Civic groups say the evictions mostly target poor residents who have little legal recourse, as they have no formal rights.
“A war is being waged against the city’s own people, the poorest and most vulnerable,” said Poonsap Tulaphan, director of HomeNet Thailand, which supports informal workers.
“Many of these vendors have been selling in the same spot for decades, and rely on their earnings to support themselves and their families. Without that, they have nothing,” she said.
Eyes and Ears
Across Asia, governments keen to modernize booming cities increasingly view street vendors as a hindrance, and as usurpers of public spaces meant for formal businesses and wealthy residents.
But hawkers enhance the business environment, make localities more dynamic and walkable, and help deter crime by being the “eyes and ears” of the neighborhood, said Narumol Nirathron, a professor at Bangkok’s Thammasat University.
From Bangkok’s older floating markets to an estimated 240,000 street vendors today, they also contribute to a functioning food system with cheap meals and snacks, particularly for less well-to-do residents, Narumol said.
Narumol’s research showed that 87 percent of Bangkok’s residents buy food or other items from street vendors.
Of the more than one-quarter of residents who buy from them every day, many earn less than 9,000 baht a month ($275).
Of the vendors themselves, more than 70 percent are women, and more than two-thirds are over the age of 40 and have little education, making them particularly vulnerable, Narumol said.
The recent crackdown has hit them hard: licensed vendors are down by thousands, and tens of thousands more may be banned in 683 spots in the city, said Rewat Chobtham, president of the Network of Thai Vendors for Sustainable Development.
“This is the most devastating policy of the government,” he said.
“The cancellation of licenses and evictions have resulted in vendors losing their life savings, pulling their children out of school, and losing assets such as homes and vehicles,” he said.
They are not alone.
Street vendors are facing animosity everywhere, as officials try to make their cities look like those in the United States or Europe, said Sarah Reed of Women in Informal Employment: Globalizing and Organizing (WIEGO), an advocacy group.
“Let’s call it what it is: elitism and corporate gentrification,” she told the Thomson Reuters Foundation.
“This is particularly misguided given that many of the cities they seek to emulate are now striving to attract vendors and street markets to create the kind of street life that Southeast Asian cities like Bangkok have in abundance.”
Messenger Group
Bangkok’s street vendors, unlike the city’s “motorbike taxis” who are also facing increasing restrictions, had not organized into a unified lobbying group before.
That changed following vendor evictions in 2016 and 2017. As group leaders from across the city met at forums and at government agencies, they began to chat and coordinate their actions via messenger apps, said Rewat.
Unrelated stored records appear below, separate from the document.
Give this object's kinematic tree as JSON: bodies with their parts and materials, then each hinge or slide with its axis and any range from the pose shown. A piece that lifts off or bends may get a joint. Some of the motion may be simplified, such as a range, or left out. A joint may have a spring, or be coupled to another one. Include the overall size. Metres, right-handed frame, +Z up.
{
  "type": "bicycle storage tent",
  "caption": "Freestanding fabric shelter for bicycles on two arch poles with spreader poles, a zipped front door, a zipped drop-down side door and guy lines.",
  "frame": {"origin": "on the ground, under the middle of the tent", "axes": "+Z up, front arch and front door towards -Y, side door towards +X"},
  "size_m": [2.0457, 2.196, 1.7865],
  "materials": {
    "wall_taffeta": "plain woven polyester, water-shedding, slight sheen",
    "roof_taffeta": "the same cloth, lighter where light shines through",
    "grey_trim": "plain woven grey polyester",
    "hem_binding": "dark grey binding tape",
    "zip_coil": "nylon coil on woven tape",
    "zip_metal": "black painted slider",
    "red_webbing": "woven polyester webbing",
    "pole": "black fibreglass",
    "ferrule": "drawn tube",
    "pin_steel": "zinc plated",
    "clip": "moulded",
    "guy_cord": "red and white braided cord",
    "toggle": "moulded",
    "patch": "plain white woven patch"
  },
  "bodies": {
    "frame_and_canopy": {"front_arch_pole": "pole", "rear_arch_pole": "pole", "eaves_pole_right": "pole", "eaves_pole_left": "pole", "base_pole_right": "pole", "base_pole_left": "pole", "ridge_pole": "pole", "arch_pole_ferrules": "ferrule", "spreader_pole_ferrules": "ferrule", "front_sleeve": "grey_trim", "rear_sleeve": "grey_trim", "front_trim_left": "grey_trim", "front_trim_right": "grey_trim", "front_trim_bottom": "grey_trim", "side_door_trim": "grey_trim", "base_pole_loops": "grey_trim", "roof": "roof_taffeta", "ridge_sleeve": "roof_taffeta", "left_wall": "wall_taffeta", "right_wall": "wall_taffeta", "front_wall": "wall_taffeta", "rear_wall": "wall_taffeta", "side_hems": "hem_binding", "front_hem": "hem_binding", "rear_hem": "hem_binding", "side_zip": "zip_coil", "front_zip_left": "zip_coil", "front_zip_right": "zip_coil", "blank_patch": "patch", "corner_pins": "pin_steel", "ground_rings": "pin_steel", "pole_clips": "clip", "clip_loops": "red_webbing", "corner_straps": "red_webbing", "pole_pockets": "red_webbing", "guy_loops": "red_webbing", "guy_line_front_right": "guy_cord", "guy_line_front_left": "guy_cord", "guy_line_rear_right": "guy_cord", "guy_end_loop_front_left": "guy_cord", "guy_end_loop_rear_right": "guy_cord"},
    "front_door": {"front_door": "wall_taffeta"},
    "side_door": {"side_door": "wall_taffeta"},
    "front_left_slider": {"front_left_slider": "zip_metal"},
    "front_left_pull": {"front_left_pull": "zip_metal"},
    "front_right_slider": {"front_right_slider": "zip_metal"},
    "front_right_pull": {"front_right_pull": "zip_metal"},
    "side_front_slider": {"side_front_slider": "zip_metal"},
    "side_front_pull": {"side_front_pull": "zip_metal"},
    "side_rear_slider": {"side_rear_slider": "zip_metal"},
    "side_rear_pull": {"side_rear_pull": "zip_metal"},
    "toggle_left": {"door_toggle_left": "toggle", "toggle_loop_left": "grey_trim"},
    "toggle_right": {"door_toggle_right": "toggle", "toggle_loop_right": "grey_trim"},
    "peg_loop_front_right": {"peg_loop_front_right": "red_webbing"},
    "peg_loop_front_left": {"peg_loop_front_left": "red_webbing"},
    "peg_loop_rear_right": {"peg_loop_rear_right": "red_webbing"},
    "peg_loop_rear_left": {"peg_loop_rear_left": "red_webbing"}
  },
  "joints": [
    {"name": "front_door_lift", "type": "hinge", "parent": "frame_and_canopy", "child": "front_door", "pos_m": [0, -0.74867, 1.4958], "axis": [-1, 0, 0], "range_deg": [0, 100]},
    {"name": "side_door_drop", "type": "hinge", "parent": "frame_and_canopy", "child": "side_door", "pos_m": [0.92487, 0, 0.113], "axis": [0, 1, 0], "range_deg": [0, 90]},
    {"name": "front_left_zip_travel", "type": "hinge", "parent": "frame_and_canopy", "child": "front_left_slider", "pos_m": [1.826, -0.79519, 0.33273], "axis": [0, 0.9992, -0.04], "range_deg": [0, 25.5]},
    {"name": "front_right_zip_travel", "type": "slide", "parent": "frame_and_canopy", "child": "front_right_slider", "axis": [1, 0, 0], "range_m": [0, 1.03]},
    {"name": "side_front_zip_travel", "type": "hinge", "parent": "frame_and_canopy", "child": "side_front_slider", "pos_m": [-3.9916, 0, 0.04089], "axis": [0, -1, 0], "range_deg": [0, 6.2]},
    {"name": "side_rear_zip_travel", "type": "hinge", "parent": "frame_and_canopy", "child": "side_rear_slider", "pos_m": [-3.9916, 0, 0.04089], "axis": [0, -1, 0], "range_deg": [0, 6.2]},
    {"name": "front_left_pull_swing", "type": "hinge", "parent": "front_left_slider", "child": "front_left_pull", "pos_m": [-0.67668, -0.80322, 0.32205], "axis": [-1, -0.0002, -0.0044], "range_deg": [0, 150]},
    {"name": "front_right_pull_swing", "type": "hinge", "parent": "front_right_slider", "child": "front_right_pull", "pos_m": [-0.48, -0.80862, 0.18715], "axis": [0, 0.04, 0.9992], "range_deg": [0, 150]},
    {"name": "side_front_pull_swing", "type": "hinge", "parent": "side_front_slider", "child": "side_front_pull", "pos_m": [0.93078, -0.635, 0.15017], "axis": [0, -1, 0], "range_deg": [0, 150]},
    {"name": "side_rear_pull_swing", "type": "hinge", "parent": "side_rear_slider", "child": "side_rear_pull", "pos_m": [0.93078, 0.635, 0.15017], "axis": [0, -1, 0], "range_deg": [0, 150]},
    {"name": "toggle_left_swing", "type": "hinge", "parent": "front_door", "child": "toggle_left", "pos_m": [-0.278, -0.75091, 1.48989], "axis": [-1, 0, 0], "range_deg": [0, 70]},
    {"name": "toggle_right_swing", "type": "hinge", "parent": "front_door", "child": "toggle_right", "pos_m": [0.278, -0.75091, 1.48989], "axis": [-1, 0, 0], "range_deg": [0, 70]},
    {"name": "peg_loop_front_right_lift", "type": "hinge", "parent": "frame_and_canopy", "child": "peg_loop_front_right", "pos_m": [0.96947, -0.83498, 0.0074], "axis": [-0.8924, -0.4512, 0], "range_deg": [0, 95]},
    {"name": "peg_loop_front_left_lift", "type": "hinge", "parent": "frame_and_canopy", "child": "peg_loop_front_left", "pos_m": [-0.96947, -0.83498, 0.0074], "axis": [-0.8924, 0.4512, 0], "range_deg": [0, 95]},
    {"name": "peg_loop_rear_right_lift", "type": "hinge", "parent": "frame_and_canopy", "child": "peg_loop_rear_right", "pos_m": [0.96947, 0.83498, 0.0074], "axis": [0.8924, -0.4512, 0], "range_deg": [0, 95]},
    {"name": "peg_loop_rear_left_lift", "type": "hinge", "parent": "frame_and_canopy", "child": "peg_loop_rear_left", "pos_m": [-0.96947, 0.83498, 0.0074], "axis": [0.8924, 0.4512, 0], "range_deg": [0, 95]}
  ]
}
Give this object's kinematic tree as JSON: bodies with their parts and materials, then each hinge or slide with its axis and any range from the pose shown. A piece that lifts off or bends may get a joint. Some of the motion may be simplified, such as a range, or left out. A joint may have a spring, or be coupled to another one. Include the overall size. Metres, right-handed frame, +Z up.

The Network of Thai Vendors for Sustainable Development, established in April, has more than 7,500 members from 25 districts of the city, he said.
They are being backed by academics and lawyers, who have asked Prime Minister Prayuth Chan-ocha to reconsider vending regulations.
In an open letter handed to the prime minister and to city officials earlier this month, the network demanded that those evicted be allowed to return to their old spots.
They also asked for formal recognition of their right to earn livelihoods, and to be allowed to participate in decision-making on vending.
“We will consider their requests seriously and decide on a course of action,” said a government spokesman.
A new committee, with vendor representatives as well as officials from the Bangkok metropolitan authority and the traffic police, will be set up within 30 days, he said.
A new vending law is needed to address issues like hygiene, stall regulation and taxes, said Rewat.
“We need a strategy that does not evict street vendors. Ending this crisis is urgent and critical,” he said.